For myself, I see a continuation of the same tension that has been, to my mind, front and center throughout this ongoing crisis in global finance capitalism, and all the ways in which most of us--as workers and homeowners and voters and farmers and teachers and citizens--are implicated in it: what kind of compromises with the system should we make? How far should those compromises go? What kind of economic or political tools should we employ in those compromises? Or the present system--a system of large and perhaps systematically polarized and paralyzed governments, of corporate powers which are perhaps constitutionally incapable of considering questions of democracy and community when tabulating their bottom lines, of resource depletion, of credit-and-debt-dependent economies, of globalization and dislocation and consumption on a massive scale--so worthless or so near collapse as to make any attempt to reform or work through or within it pointless?

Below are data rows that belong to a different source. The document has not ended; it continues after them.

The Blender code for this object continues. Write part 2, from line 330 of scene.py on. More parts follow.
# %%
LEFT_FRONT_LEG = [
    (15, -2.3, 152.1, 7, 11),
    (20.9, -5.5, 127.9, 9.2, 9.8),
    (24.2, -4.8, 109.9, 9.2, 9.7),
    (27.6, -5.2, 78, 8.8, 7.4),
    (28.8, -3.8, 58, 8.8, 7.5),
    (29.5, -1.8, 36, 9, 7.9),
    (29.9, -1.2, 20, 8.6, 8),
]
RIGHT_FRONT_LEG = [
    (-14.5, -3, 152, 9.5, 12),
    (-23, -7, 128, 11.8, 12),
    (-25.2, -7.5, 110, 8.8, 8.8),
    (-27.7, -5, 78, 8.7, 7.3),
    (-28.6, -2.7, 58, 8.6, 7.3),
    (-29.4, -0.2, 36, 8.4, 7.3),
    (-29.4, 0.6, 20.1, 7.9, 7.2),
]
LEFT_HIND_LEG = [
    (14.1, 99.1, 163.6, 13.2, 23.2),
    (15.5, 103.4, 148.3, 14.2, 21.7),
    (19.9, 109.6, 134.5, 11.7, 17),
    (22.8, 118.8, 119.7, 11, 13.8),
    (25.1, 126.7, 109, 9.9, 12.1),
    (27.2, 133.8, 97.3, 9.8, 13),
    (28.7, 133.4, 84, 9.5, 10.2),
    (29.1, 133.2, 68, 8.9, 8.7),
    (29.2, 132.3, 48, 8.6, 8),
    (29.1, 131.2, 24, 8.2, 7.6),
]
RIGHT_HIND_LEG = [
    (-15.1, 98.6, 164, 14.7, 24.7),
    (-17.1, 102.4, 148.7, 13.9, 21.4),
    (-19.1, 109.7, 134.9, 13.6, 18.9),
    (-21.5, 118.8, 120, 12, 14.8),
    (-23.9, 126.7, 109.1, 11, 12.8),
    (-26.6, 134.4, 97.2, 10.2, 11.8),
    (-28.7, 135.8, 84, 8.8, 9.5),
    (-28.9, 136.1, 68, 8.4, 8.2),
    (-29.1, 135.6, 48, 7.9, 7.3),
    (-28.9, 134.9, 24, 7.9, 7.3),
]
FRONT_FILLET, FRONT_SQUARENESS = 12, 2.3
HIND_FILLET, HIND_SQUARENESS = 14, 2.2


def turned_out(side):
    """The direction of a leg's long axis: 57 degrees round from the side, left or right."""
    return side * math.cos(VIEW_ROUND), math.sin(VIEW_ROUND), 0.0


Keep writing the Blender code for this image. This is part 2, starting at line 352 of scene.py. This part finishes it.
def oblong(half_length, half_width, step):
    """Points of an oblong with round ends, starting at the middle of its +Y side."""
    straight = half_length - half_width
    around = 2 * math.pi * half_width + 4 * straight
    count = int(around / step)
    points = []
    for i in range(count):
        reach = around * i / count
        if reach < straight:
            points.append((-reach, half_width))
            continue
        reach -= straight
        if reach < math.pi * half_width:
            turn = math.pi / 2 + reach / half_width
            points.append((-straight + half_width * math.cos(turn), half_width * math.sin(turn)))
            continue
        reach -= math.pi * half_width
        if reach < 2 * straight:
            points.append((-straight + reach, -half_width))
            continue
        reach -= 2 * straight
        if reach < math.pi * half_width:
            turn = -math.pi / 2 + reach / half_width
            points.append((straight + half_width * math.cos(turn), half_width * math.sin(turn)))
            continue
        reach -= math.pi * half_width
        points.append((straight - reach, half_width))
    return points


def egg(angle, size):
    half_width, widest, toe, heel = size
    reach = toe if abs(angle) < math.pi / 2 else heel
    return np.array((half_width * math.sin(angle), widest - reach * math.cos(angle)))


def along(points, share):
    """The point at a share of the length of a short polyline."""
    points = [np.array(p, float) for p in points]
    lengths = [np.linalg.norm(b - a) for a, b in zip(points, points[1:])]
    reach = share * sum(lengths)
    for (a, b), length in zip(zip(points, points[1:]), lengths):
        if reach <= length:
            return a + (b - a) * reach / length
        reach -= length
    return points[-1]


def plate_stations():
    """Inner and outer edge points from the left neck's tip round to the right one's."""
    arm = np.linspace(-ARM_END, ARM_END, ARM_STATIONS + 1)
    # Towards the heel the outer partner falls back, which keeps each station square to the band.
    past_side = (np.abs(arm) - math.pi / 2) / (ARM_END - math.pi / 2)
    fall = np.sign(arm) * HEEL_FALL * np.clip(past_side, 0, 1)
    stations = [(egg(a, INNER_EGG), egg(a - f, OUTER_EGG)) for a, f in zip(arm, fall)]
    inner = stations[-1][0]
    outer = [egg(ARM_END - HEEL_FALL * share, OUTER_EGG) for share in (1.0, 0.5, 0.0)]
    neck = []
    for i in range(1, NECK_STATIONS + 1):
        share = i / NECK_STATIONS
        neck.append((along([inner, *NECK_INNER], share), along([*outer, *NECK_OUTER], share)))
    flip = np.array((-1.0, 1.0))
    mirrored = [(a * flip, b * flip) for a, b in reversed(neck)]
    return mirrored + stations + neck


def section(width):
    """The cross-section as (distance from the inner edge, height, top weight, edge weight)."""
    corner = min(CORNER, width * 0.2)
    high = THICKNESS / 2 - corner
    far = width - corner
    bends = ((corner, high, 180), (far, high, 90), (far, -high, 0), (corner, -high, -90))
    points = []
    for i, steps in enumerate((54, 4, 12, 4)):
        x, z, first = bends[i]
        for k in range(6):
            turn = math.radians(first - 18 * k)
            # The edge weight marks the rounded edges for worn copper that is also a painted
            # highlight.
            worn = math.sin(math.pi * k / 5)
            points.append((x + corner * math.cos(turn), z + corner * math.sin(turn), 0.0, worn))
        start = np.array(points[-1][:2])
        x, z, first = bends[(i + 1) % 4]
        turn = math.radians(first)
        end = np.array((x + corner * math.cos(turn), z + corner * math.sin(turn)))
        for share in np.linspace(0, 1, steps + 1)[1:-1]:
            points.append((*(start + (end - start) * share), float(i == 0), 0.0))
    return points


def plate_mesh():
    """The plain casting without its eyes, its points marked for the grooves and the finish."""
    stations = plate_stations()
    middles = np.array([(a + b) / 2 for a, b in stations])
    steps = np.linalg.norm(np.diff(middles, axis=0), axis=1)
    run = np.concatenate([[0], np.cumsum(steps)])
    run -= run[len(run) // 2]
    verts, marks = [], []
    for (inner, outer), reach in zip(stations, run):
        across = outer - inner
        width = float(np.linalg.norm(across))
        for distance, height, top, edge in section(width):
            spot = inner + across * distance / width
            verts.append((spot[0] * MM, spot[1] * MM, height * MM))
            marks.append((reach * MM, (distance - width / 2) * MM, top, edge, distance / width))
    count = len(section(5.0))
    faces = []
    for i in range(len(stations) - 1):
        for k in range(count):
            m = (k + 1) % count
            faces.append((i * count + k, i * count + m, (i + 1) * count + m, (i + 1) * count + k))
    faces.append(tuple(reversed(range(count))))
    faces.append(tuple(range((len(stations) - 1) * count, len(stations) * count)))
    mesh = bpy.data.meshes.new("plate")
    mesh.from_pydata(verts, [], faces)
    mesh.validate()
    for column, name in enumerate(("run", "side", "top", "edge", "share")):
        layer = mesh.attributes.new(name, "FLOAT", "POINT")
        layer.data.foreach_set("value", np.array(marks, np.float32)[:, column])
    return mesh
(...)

I'm not able to resolve that tension; perhaps none of us can, until the crisis of peak oil, or some other crisis, renders the issue moot. But until then, I know what I believe in: I believe that the capitalist market, for all the good it produces (and it produces a lot), makes inevitable a distribution of power between employers and employed which is unequal--and that inequality, invariably, will work against the long-term flourishing of families and neighborhoods and communities within which the employed, those without independent access to politically-empowering and protecting wealth, dwell. Unions are certainly not a perfect tool for addressing this imbalance of power; they are often a defective tool, in fact. But they remain a tool, and one worth defending. For all the caveats and concerns we may have about the proper way to consider relations between business and government and labor at the present time, I would hope no localist worth his or her salt would blithely agree with those who would wave "larger fiscal realities" to distract us while they take that tool away.